• **Written task**
Begin with the first line of the listing and quote every line through the one containing "wasm.setup();"; give only those lines.
─── Data extract ───
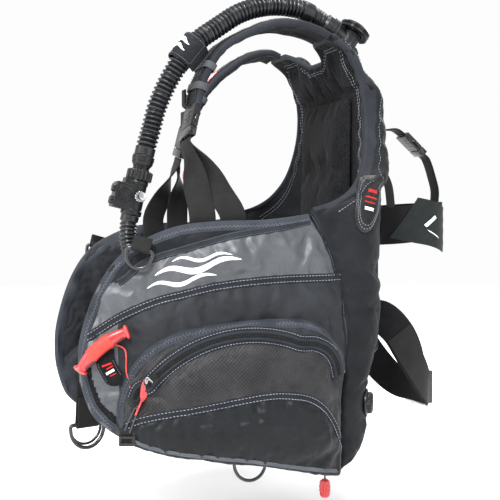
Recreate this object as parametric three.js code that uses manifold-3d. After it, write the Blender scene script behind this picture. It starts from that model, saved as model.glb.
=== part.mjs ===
// Buoyancy compensator vest for scuba diving, as worn, empty of tank and diver.
// Frame: millimetres, +Z up, the diver faces -Y and the diver's left side is +X.
// The origin is the middle of the tank face of the moulded backplate.
import * as THREE from "three";
import { mergeVertices } from "three/addons/utils/BufferGeometryUtils.js";
import Module from "manifold-3d";

const wasm = await Module();
wasm.setup();

// ---- Driving dimensions ----
const BACK_HALF = 95; // straight half width of the back, before the side corner
const BACK_Y = -18; // middle surface of the rear air cell
const CORNER_R = 60; // side corner, seen from above
const CORNER_TURN = THREE.MathUtils.degToRad(86);
const LOBE_R = 760; // slow inward curve of each front lobe
const SEAM_S = 174; // arc length from the spine to the side seam
const LOBE_END = 552; // arc length from the spine to the front edge of a lobe
const RIM = 4; // half thickness at a bound edge
const LOBE_PUFF = 8; // how far a lobe's outside swells past its rim
const POCKET_IN = 13.4; // inner face of a cargo pocket, off the middle surface
const PLATE_HALF = 84;
const PLATE_HEIGHT = 320;
const PLATE_THICK = 5;
const BAND_WIDTH = 50;
const BAND_THICK = 2.6;
const LOOP_DEPTH = 122; // how far the empty tank loops stand out behind the plate
const STRAP_THICK = 11;
const HOSE_R = 13;
const YOKE_THICK = 10;
const YOKE_LIFT = 5; // clear of the rear cell's top edge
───
• **Right answer**
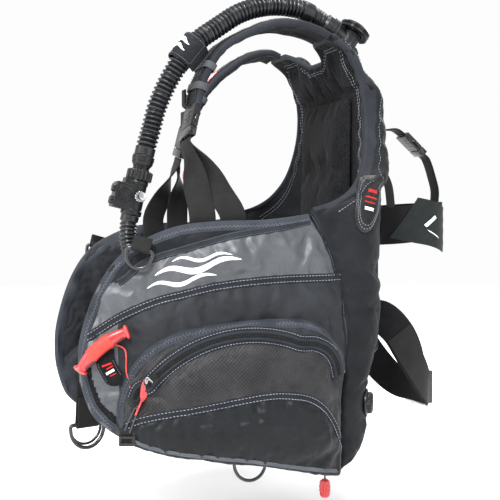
Recreate this object as parametric three.js code that uses manifold-3d. After it, write the Blender scene script behind this picture. It starts from that model, saved as model.glb.
=== part.mjs ===
// Buoyancy compensator vest for scuba diving, as worn, empty of tank and diver.
// Frame: millimetres, +Z up, the diver faces -Y and the diver's left side is +X.
// The origin is the middle of the tank face of the moulded backplate.
import * as THREE from "three";
import { mergeVertices } from "three/addons/utils/BufferGeometryUtils.js";
import Module from "manifold-3d";

const wasm = await Module();
wasm.setup();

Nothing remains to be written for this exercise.